From International Socialism, No.33, Summer 1968, p.39.
Transcribed & marked up by Einde O’Callaghan for ETOL.


An Introduction to Marxist Economic Theory
Ernest Mandel
Young Socialist Alliance, 8s 6d

Ernest Mandel has attempted the nearly impossible in writing a 70-page pamphlet intended to outline Marx’s theory of capitalist production, the historical development of capitalism from pre-capitalist times to its modern State monopoly variety and provide a, somewhat detailed, analysis of the latter animal. The outline, while containing some useful and interesting discussions, is on the whole misleading.

It would be impossible to deal comprehensibly with even a fraction of the problems which Mandel raises since he raises, literally, nearly everything. Unfortunately, it is my feeling that he handles none of them adequately and the fault is not that of brevity alone. For example, he tells us that ‘Surplus-value is simply the monetary form of the social surplus product’ (p.23). It is easy enough to see the relationship between this misunderstanding and Mandel’s failure to acknowledge the State-capitalist character of ‘Communist’ societies. Leaving that aside, one can find not a few polemics in another ‘Introduction’ to this subject matter, Capital, against precisely such points of view. The difference between surplus-value and surplus-product is the difference between capitalism and its progenitors. The worker produces surplus-value because capitalism is a socialised class mode of production and because the capitalist depends upon the surplus-social labour which the workers’ surplus-product contains rather than simply upon the surplus product as such. Surplus-value is the capitalist expression of this surplus-labour. The difference between these societies and ‘forms’ is a ‘world’s history’ and not merely an old wolf in new clothing.
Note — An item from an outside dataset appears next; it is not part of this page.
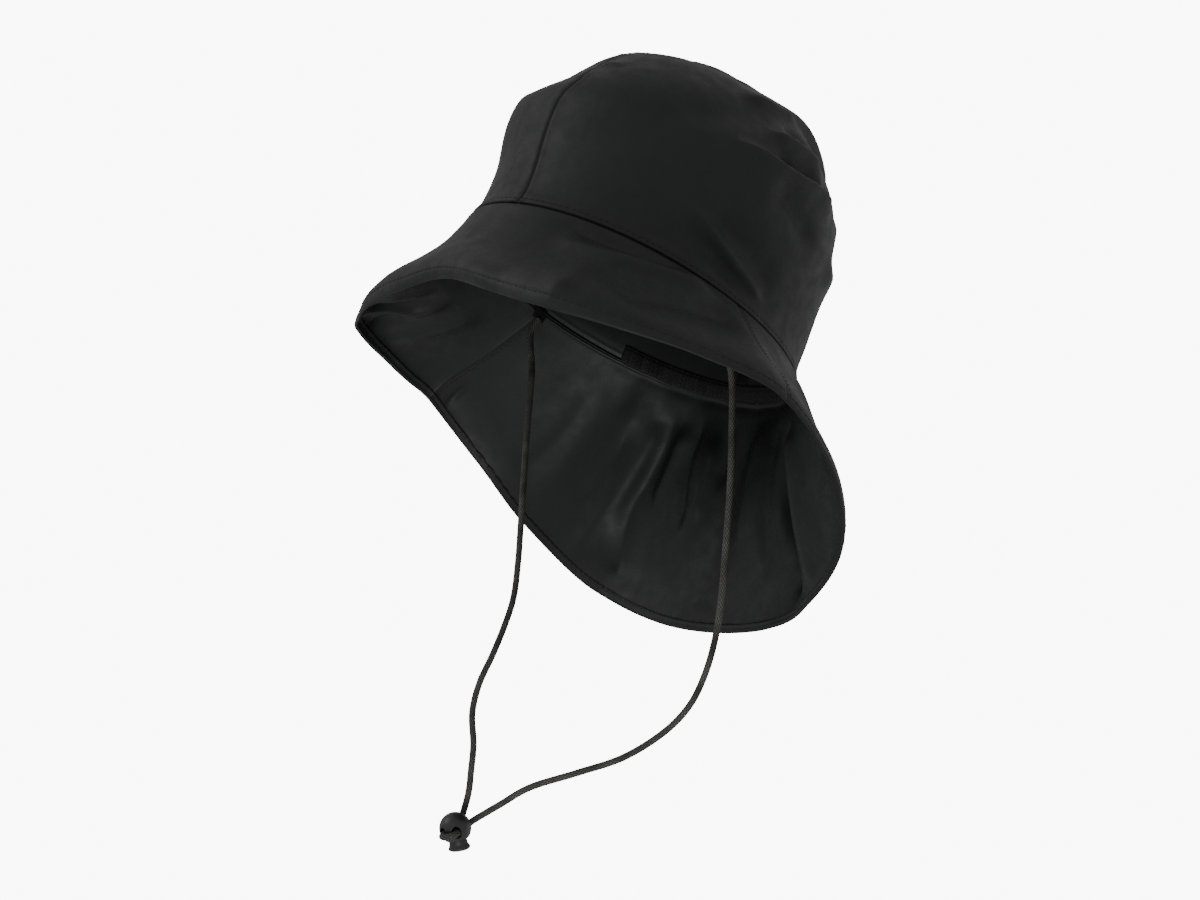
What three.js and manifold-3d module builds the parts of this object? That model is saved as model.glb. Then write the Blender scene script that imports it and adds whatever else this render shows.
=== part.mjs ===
// A waterproof rain hat: two crown panels, a short front brim, a long neck flap and a chin cord with a toggle.
// Millimetres, +Z up, front toward -Y, wearer's left toward +X. The origin is the centre of the head opening.
import * as THREE from "three";
import { mergeVertices } from "three/addons/utils/BufferGeometryUtils.js";
import Module from "manifold-3d";

const wasm = await Module();
wasm.setup();
const degrees = Math.PI / 180;

// Driving dimensions
const headWidth = 174;
const headDepth = 202;
const crownHeight = 138;
const sideReach = 74;
const flapDrop = 126.5;
const clothWall = 1.5;
const seamGap = 0.3;
const hemBand = 8;
const hemExtra = 0.7;
const ridgeWidth = 5;
const ridgeExtra = 0.7;
const tipBack = 8.3 * degrees;
const sideJointAngle = 91;
const foldDepth = 5;
const dentDepth = 7;
const gatherDepth = 1.3;
const gatherCount = 30;

// Casing, patch and label inside the back of the head opening
const casingHeight = 8.5;
const casingRise = 0.5;
const casingSeat = 0.8;
const casingWall = 1.1;
const casingPuff = 1.1;
const casingFrom = 122;
const patchHalfWidth = 25;
const patchWall = 1.0;
const labelWidth = 9;
const labelHeight = 6;
const labelWall = 0.6;
const labelOffset = -19;
const labelRise = casingRise + casingHeight + 0.4;

// Chin cord, its tabs and the toggle
const cordDiameter = 3.5;
const tabWidth = 11;
const tabDrop = 9;
const tabWall = 1.2;
const tabTop = 0.8;
const tabBulge = 0.4;
const cordStartGap = 0.4;
const cordLead = 6;
const ballRadius = 8.25;
const ballCut = 5.6;
const holeSpacing = 7.4;
const holeWidth = 4.4;
const holeHeight = 6.5;
const boreHalfWidth = 5.2;
const boreHalfDepth = 4.2;
const boreTop = 4.6;
const slideClearance = 0.3;
const pressTravel = 2;
const buttonBottom = 11.7;
const buttonFlare = 1.0;
const stemWidth = 3.0;
const barThickness = 1.25;
const cordLevel = -1.0;
const loopSeat = 7.8;
const toggleDrop = 289.4;
const toggleFace = new THREE.Vector3(0.53, -0.7, -0.47).normalize();
const toggleDown = new THREE.Vector3(0.02, 0.59, -0.81).normalize();

// Crown sections from the head line up: height as a share of crownHeight, size as a share of the head oval,
// shift toward the front as a share of headDepth
const crownSections = [
  { height: 0, size: 1, shift: 0 },
  { height: 0.06, size: 0.972, shift: 0.004 },
  { height: 0.19, size: 0.968, shift: 0.01 },
  { height: 0.37, size: 0.968, shift: 0.026 },
  { height: 0.5, size: 0.955, shift: 0.039 },
  { height: 0.63, size: 0.885, shift: 0.035 },
  { height: 0.76, size: 0.745, shift: 0.026 },
  { height: 0.87, size: 0.56, shift: 0.026 },
  { height: 0.945, size: 0.375, shift: 0.036 },
  { height: 0.985, size: 0.2, shift: 0.046 },
  { height: 1, size: 0, shift: 0.055 },
];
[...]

On other points, Mandel’s introduction is so clumsy as to be misleading. In explaining the tendency towards an average rate of profit in capitalist production he constantly confuses the attempt by capitalists to raise their profits by increasing the productivity of labour in their enterprises with the formation of an average rate of profit. While these are integrally related, one must make the distinctions clear in order to understand either. Marx’s theoretical discussion of the average rate of profit assumes that the organic composition of capital within any individual industry is homogenous, whereas the organic composition of capital, and therefore the productivity of labour, varies between industries. In this case, since the rate of surplus-value is theoretically the same between all various labours, the average rate of profit required for capitalist production to function requires that each capital obtain an amount of surplus-value in proportion to the amount of total capital which he invests, meaning that there is no direct relation between the amount of surplus-value which the products the capitalist dumps on the market contain and the amount of surplus-value which he obtains from the market. The capitalists’ struggle for higher profit rates by increasing the productivity of labour is based upon this process but remains a distinctive phenomenon.

Mandel’s discussion of ‘neo-capitalism’ is, likewise misleading. For example, he speaks of the tendency towards inflation in the arms economy as simply one in which more currency enters the market, e.g. the wages of labourers in the arms industry, while no new goods simultaneously enter the market. Mandel realises, however, that given this explanation of inflation, ‘military expenses would not be inflationary if they were completely paid by taxes.’ And if Mandel’s explanation were right, that would be true. But since the taxes of corporations would be passed on in higher prices and since workers would fight against these real income cuts, to which the capitalists respond with still higher prices, Mandel’s ‘non-inflationary situation’ would be, and is, very inflationary indeed. Even a bourgeois economist, Paul Einzig, realises that inflation can be checked only if ‘equilibrium is reached largely through a reduction of expenditures ... any attempt at disinflation by means of higher taxation alone is doomed to failure.’ Since inflation is one of the most important means by which workers’ living standards are attacked in modern capitalism, it is most important that this phenomenon be understood. By the way, for anyone who already has a grounding in Marxist theory Mandel has much that is interesting and stimulating to say. But, as an ‘introduction’ ... beginners beware.